The annual competition, which gathers more than 30 university student teams, aims to engage students in thinking about and finding tangible solutions to the United Nations’ Sustainable Development Goals (SDGs). This is the first year Concordia is competing.
“Participating in the World’s Challenge Challenge could help get Concordia more involved in International Development and contribute to the advancement of the SGDs, either locally or globally,” says Joaquin Navas, Officer of International Projects for Concordia International, who initiated the effort. Concordia International represents the university in its global partnerships with more than 180 higher education institutions.
To qualify for the WCC at Concordia, students had to ensure that their projects were aligned with a Concordia course and have at least one team member enrolled in the course. The project had to be clearly linked to one SDG or more and stipulate a measurable outcome. Teams also had to find potential mentors for the project.
Distinct projects
Students from the three teams come from Concordia’s Gina Cody School of Engineering and Computer Science and Faculty of Arts and Science. Their projects are innovative — and ambitious. They will cover a range of the Global Goals, including SDG 4 – Quality Education, SDG 6 – Clean Water and Sanitation, and SDG 12 – Responsible Consumption and Production.
The aim of the first group, called Team Alleyoop, is to create durable, reusable shipping boxes and envelopes to replace single-use packages for ecommerce, employing recycled materials such as textiles and plastics destined for landfill.
The team is made up of mechanical engineering student Amy Tran, Vanessa Pereira from cell and molecular biology, Anjali Bhardwaj from software engineering and Meilani Sinnathamby from aerospace engineering.
“We’re trying to develop a prototype that shows that our idea is possible,” Pereira says. “We’re trying to show that it is a great alternative to what we have now, it’s not super-hard and it’s affordable, among other things.”
Tran adds that the team will take advantage of funding available for Concordia students, such as the Sustainability Action Fund or the FundOne crowdfunding platform.
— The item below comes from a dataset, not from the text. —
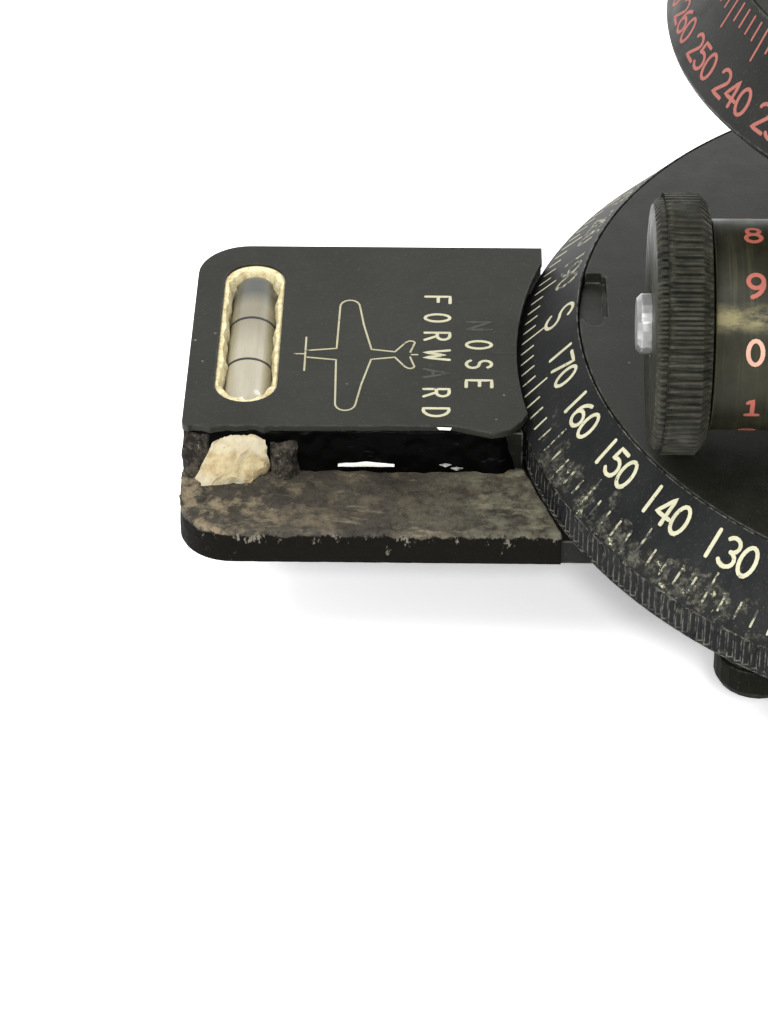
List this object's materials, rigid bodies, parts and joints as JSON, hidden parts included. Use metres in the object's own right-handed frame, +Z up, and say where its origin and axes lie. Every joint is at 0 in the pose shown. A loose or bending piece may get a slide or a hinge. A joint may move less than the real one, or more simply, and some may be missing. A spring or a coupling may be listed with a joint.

Team Epista is working on a virtual-presentation tool for teachers and instructors, using 3D models. Among its other features, the tool will allow teachers to combine multiple models, create slideshows to teach a concept step by step and let students control the models.
The team is comprised of software engineering students Yasaman Sabbagh Ziarani, Sean Mackenzie, Justin Loh, Ruochen Jia and Tashfia Naharin Proma.
Sabbagh Ziarani explains that the proposed 3D model’s aim is to help teachers offer students a more dynamic virtual learning experience. “They will open doors for teachers to have more interactive lessons and experiments, with the potential to expand on the models,” she says.
Furthermore, these projects offer all the students the chance to create something real. “We want to have an application and end product that works,” Sabbagh Ziarani notes.
“It’s like a puzzle,” Jia adds. “The product we’re doing is 99 per cent new for us, so we have to create and build it and learn all the new stuff in time. So definitely it’s hard, but it will also be a fun journey to just see how it works.”
Team OWR members Joo Yeon Lee from software engineering, Cristian Issac Garcia and Maria Fernanda Mayorga from electrical engineering and Camila Mayorga and Hadrien Muller from mechanical engineering are looking to fabricate a robot that autonomously travels aquatic surfaces collecting waste and classifying it as plastic or metal.
Concordia’s WCC organizers will appoint a panel of judges that will choose the winning team based on the quality of the solution or idea, how it supports the SDGs and its measurable anticipated impact, among other criteria. Western University recently announced that this year’s WCC will be held virtually.
“I think the World’s Challenge Challenge will give the students the opportunity to engage in discussion and debate about world issues and be able to gain perspectives from other universities around the world,” says Amy Nguyen, coordinator of the Sustainability Ecosystem at the John Molson School of Business.
“The challenge enables the students to think creatively, and critically, about how to work towards the Sustainable Development Goals. I am so excited to see what the teams are able to accomplish regardless of how they place, because all their solutions tackle important issues that affect us all.”